# [DO THIS]
Find the string "count" in the listing and report every line that has it.

[Data records]
# # #

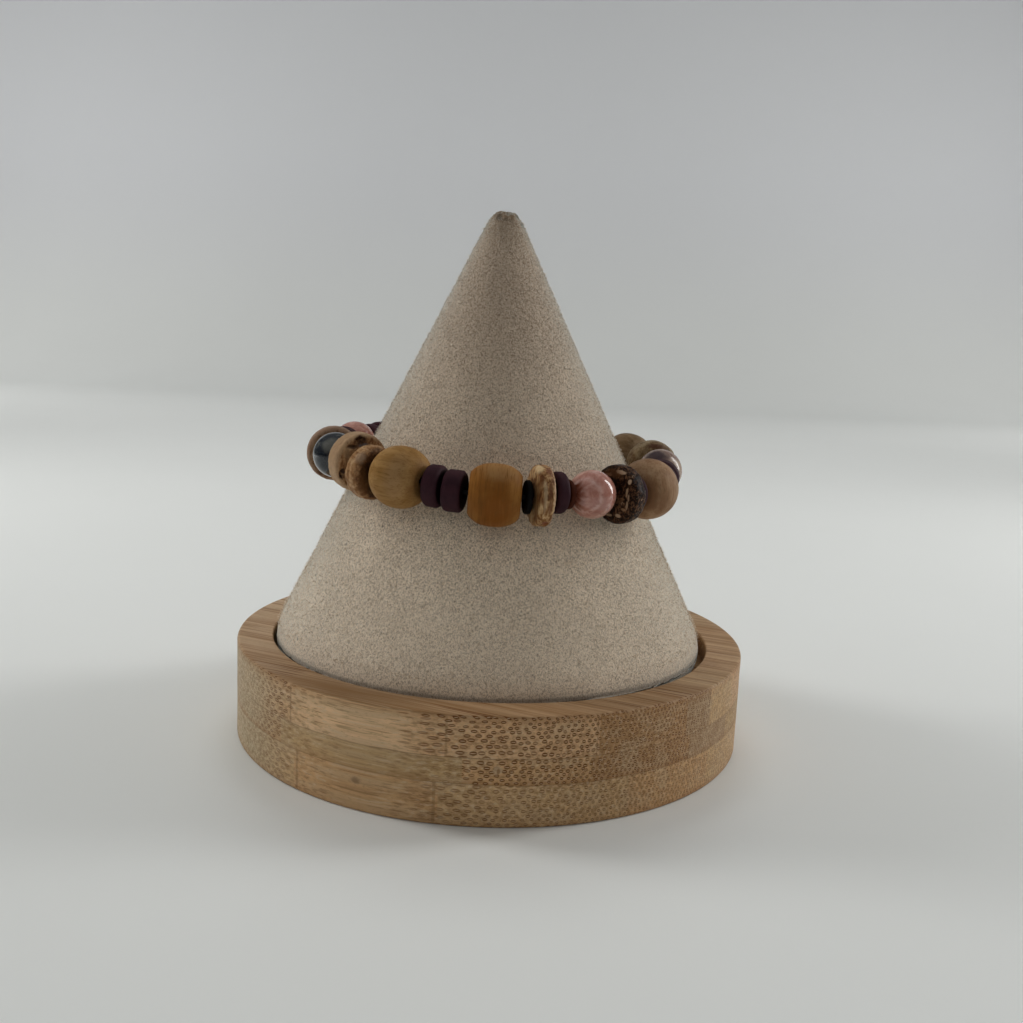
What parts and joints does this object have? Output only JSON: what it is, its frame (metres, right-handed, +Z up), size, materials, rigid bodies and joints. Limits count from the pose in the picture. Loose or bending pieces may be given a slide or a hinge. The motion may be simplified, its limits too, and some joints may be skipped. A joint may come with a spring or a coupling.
{
  "type": "beaded stretch bracelet on a cone stand",
  "caption": "Stretch bracelet of wood beads, polished stones and thin discs on an elastic cord, resting on a blunt suede display cone that stands in a round bamboo base.",
  "frame": {"origin": "middle of the base's flat underside, on the surface that it stands on", "axes": "+Z up along the cone, -Y towards the side of the bracelet that is seen first, +X to its right"},
  "size_m": [0.093, 0.093, 0.0943],
  "materials": {
    "bamboo": "satin lacquered laminated bamboo with dark fibre dots",
    "suede": "matt short-nap beige micro-suede, worn dark at the tip",
    "cord": "dark round elastic",
    "bead_wood": "turned wood, fine grain, satin polish",
    "plum_disc": "dyed disc, dark plum, matt",
    "pink_stone": "polished pink stone with pale swirls",
    "dark_stone": "polished dark stone, blue and black mottled",
    "mauve_stone": "polished purplish brown stone",
    "nut": "cut nut shell, mottled, satin",
    "shell": "cut shell disc, cream and brown streaks, satin",
    "spacer": "thin dark spacer disc"
  },
  "bodies": {
    "root": {"bamboo_base": "bamboo", "suede_cone": "suede", "elastic_cord": "cord", "wood_bead_1": "bead_wood", "spacer_disc_1": "spacer", "shell_disc_1": "shell", "plum_disc_1": "plum_disc", "spacer_disc_2": "spacer", "pink_bead_1": "pink_stone", "nut_disc_1": "nut", "plum_disc_2": "plum_disc", "wood_bead_2": "bead_wood", "plum_disc_3": "plum_disc", "plum_disc_4": "plum_disc", "mauve_bead_1": "mauve_stone", "nut_disc_2": "nut", "plum_disc_5": "plum_disc", "wood_bead_3": "bead_wood", "plum_disc_6": "plum_disc", "pink_bead_2": "pink_stone", "nut_disc_3": "nut", "plum_disc_7": "plum_disc", "wood_bead_4": "bead_wood", "dark_bead_1": "dark_stone", "nut_disc_4": "nut", "wood_bead_5": "bead_wood", "plum_disc_8": "plum_disc", "plum_disc_9": "plum_disc", "pink_bead_3": "pink_stone", "plum_disc_10": "plum_disc", "plum_disc_11": "plum_disc", "plum_disc_12": "plum_disc", "nut_disc_5": "nut", "dark_bead_2": "dark_stone", "plum_disc_13": "plum_disc", "nut_disc_6": "nut", "nut_disc_7": "nut", "wood_bead_6": "bead_wood", "plum_disc_14": "plum_disc", "plum_disc_15": "plum_disc"}
  },
  "joints": []
}
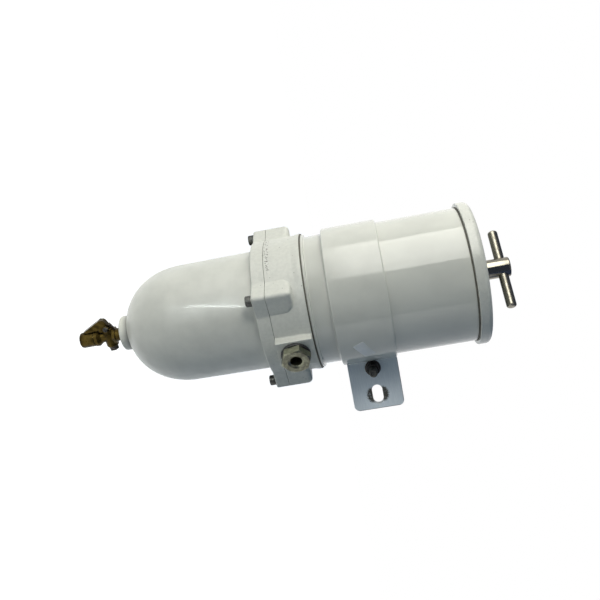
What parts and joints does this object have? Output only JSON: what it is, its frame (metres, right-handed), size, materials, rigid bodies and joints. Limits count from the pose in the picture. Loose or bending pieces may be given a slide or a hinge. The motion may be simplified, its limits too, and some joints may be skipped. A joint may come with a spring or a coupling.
{
  "type": "fuel water separator",
  "caption": "All-metal fuel filter and water separator with a domed bowl, side ports, a lever drain cock, a clamp bracket and a screw-down lid with a T-handle.",
  "frame": {"origin": "on the common axis of bowl, casting and tube, at the open end of the drain cock's spout", "axes": "+Z along the axis from the drain outlet up to the T-handle; +Y towards the bracket ear; +X is the normal of the ear's seen face"},
  "size_m": [0.155, 0.194, 0.4304],
  "materials": {
    "white_paint": "gloss enamel",
    "brass": "dull turned brass",
    "plain_steel": "plain",
    "dark_steel": "blackened",
    "yellow_zinc": "yellow passivated zinc",
    "chrome": "bright",
    "rubber": "matt",
    "aluminium": "turned",
    "ball_steel": "ground",
    "paper": "matt filter paper",
    "end_cap": "moulded",
    "moulded_plastic": "moulded",
    "label": "blank film label"
  },
  "bodies": {
    "housing": {"bowl": "white_paint", "bowl_ring": "white_paint", "body_casting": "white_paint", "body_tube": "white_paint", "clamp_strap": "white_paint", "drain_body": "brass", "drain_stop_screw": "dark_steel", "bowl_screws": "dark_steel", "clamp_bolt": "dark_steel", "clamp_nut": "dark_steel", "inlet_adapter": "yellow_zinc", "outlet_adapter": "yellow_zinc", "bowl_gasket": "rubber", "tube_gasket": "rubber", "inlet_seal": "rubber", "outlet_seal": "rubber", "element_grommets": "rubber", "return_tube": "aluminium", "ball_cage": "aluminium", "element_media": "paper", "element_top_cap": "end_cap", "element_bottom_cap": "end_cap", "turbine": "moulded_plastic", "cone_baffle": "moulded_plastic", "blank_label": "label"},
    "lid": {"lid": "white_paint", "lid_gasket": "rubber"},
    "handle": {"handle_hub": "chrome", "handle_bar": "chrome", "handle_seal": "rubber"},
    "drain_lever": {"drain_plug": "brass", "drain_lever": "brass", "drain_tail_washer": "plain_steel", "drain_tail_nut": "plain_steel"},
    "check_ball": {"check_ball": "ball_steel"}
  },
  "joints": [
    {"name": "lid_lift", "type": "slide", "parent": "housing", "child": "lid", "axis": [0, 0, 1], "range_m": [0, 0.014]},
    {"name": "handle_turn", "type": "hinge", "parent": "lid", "child": "handle", "pos_m": [0, 0, 0.423], "axis": [0, 0, 1], "range_deg": [0, 2880]},
    {"name": "drain_lever_turn", "type": "hinge", "parent": "housing", "child": "drain_lever", "pos_m": [0, 0, 0.0303], "axis": [-0.2588, 0.9659, 0], "range_deg": [0, 90]},
    {"name": "check_ball_lift", "type": "slide", "parent": "housing", "child": "check_ball", "axis": [0, 0, 1], "range_m": [0, 0.003]}
  ],
  "couplings": [
    {"joint": "handle_turn", "follows": "lid_lift", "rad_per_m": 3590.4}
  ]
}
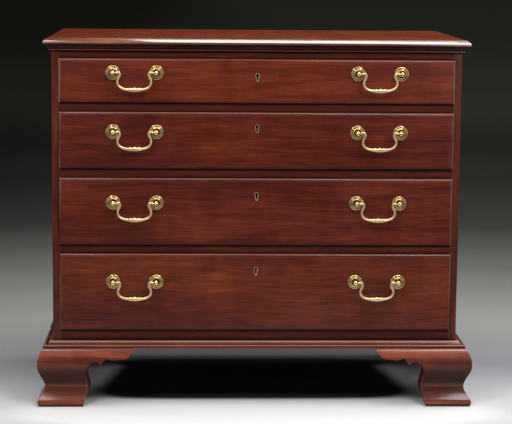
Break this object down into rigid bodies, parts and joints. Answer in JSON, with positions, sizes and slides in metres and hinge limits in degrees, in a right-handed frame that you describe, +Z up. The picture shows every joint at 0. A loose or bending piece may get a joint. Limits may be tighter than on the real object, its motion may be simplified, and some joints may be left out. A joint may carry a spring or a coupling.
{
  "type": "chest of drawers",
  "caption": "Straight-front chest of graduated sliding drawers with lipped fronts, moulded top and base, ogee bracket feet and hinged swan-neck bail handles on round rosettes.",
  "frame": {"origin": "on the floor, under the middle of the chest's box", "axes": "+Z up, X along the front with +X to the right of someone who faces the chest, -Y out of the front"},
  "size_m": [1.059, 0.549, 0.893],
  "materials": {
    "mahogany": "dark red-brown mahogany, polished with shellac and wax, worn lighter along the moulded edges",
    "secondary_wood": "plain planed softwood, unfinished, aged to a dull tan",
    "brass": "cast brass, lacquered and polished on the high places, darker in the recesses"
  },
  "bodies": {
    "case": {"top_board": "mahogany", "under_top_moulding": "mahogany", "case_side_left": "mahogany", "case_side_right": "mahogany", "case_bottom": "secondary_wood", "back_board": "secondary_wood", "top_rail": "mahogany", "drawer_divider_1": "mahogany", "drawer_divider_2": "mahogany", "drawer_divider_3": "mahogany", "bottom_rail": "mahogany", "base_moulding": "mahogany", "foot_front_left": "mahogany", "foot_front_right": "mahogany", "foot_rear_left": "mahogany", "foot_rear_right": "mahogany"},
    "drawer_1": {"drawer_1_front": "mahogany", "drawer_1_side_left": "secondary_wood", "drawer_1_side_right": "secondary_wood", "drawer_1_back": "secondary_wood", "drawer_1_bottom": "secondary_wood", "handle_1_left_post_outer": "brass", "handle_1_left_post_inner": "brass", "handle_1_right_post_outer": "brass", "handle_1_right_post_inner": "brass"},
    "bail_1_left": {"handle_1_left_bail": "brass"},
    "bail_1_right": {"handle_1_right_bail": "brass"},
    "drawer_2": {"drawer_2_front": "mahogany", "drawer_2_side_left": "secondary_wood", "drawer_2_side_right": "secondary_wood", "drawer_2_back": "secondary_wood", "drawer_2_bottom": "secondary_wood", "handle_2_left_post_outer": "brass", "handle_2_left_post_inner": "brass", "handle_2_right_post_outer": "brass", "handle_2_right_post_inner": "brass"},
    "bail_2_left": {"handle_2_left_bail": "brass"},
    "bail_2_right": {"handle_2_right_bail": "brass"},
    "drawer_3": {"drawer_3_front": "mahogany", "drawer_3_side_left": "secondary_wood", "drawer_3_side_right": "secondary_wood", "drawer_3_back": "secondary_wood", "drawer_3_bottom": "secondary_wood", "handle_3_left_post_outer": "brass", "handle_3_left_post_inner": "brass", "handle_3_right_post_outer": "brass", "handle_3_right_post_inner": "brass"},
    "bail_3_left": {"handle_3_left_bail": "brass"},
    "bail_3_right": {"handle_3_right_bail": "brass"},
    "drawer_4": {"drawer_4_front": "mahogany", "drawer_4_side_left": "secondary_wood", "drawer_4_side_right": "secondary_wood", "drawer_4_back": "secondary_wood", "drawer_4_bottom": "secondary_wood", "handle_4_left_post_outer": "brass", "handle_4_left_post_inner": "brass", "handle_4_right_post_outer": "brass", "handle_4_right_post_inner": "brass"},
    "bail_4_left": {"handle_4_left_bail": "brass"},
    "bail_4_right": {"handle_4_right_bail": "brass"}
  },
  "joints": [
    {"name": "drawer_1_slide", "type": "slide", "parent": "case", "child": "drawer_1", "axis": [0, -1, 0], "range_m": [0, 0.4]},
    {"name": "bail_1_left_swing", "type": "hinge", "parent": "drawer_1", "child": "bail_1_left", "pos_m": [-0.294, -0.2615, 0.812], "axis": [-1, 0, 0], "range_deg": [-12, 105]},
    {"name": "bail_1_right_swing", "type": "hinge", "parent": "drawer_1", "child": "bail_1_right", "pos_m": [0.294, -0.2615, 0.812], "axis": [-1, 0, 0], "range_deg": [-12, 105]},
    {"name": "drawer_2_slide", "type": "slide", "parent": "case", "child": "drawer_2", "axis": [0, -1, 0], "range_m": [0, 0.4]},
    {"name": "bail_2_left_swing", "type": "hinge", "parent": "drawer_2", "child": "bail_2_left", "pos_m": [-0.294, -0.2615, 0.67], "axis": [-1, 0, 0], "range_deg": [-12, 105]},
    {"name": "bail_2_right_swing", "type": "hinge", "parent": "drawer_2", "child": "bail_2_right", "pos_m": [0.294, -0.2615, 0.67], "axis": [-1, 0, 0], "range_deg": [-12, 105]},
    {"name": "drawer_3_slide", "type": "slide", "parent": "case", "child": "drawer_3", "axis": [0, -1, 0], "range_m": [0, 0.4]},
    {"name": "bail_3_left_swing", "type": "hinge", "parent": "drawer_3", "child": "bail_3_left", "pos_m": [-0.294, -0.2615, 0.4986], "axis": [-1, 0, 0], "range_deg": [-12, 105]},
    {"name": "bail_3_right_swing", "type": "hinge", "parent": "drawer_3", "child": "bail_3_right", "pos_m": [0.294, -0.2615, 0.4986], "axis": [-1, 0, 0], "range_deg": [-12, 105]},
    {"name": "drawer_4_slide", "type": "slide", "parent": "case", "child": "drawer_4", "axis": [0, -1, 0], "range_m": [0, 0.4]},
    {"name": "bail_4_left_swing", "type": "hinge", "parent": "drawer_4", "child": "bail_4_left", "pos_m": [-0.294, -0.2615, 0.305], "axis": [-1, 0, 0], "range_deg": [-12, 105]},
    {"name": "bail_4_right_swing", "type": "hinge", "parent": "drawer_4", "child": "bail_4_right", "pos_m": [0.294, -0.2615, 0.305], "axis": [-1, 0, 0], "range_deg": [-12, 105]}
  ]
}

# # #

# [OUTPUT FOR THIS TASK]
What parts and joints does this object have? Output only JSON: what it is, its frame (metres, right-handed, +Z up), size, materials, rigid bodies and joints. Limits count from the pose in the picture. Loose or bending pieces may be given a slide or a hinge. The motion may be simplified, its limits too, and some joints may be skipped. A joint may come with a spring or a coupling.
What parts and joints does this object have? Output only JSON: what it is, its frame (metres, right-handed), size, materials, rigid bodies and joints. Limits count from the pose in the picture. Loose or bending pieces may be given a slide or a hinge. The motion may be simplified, its limits too, and some joints may be skipped. A joint may come with a spring or a coupling.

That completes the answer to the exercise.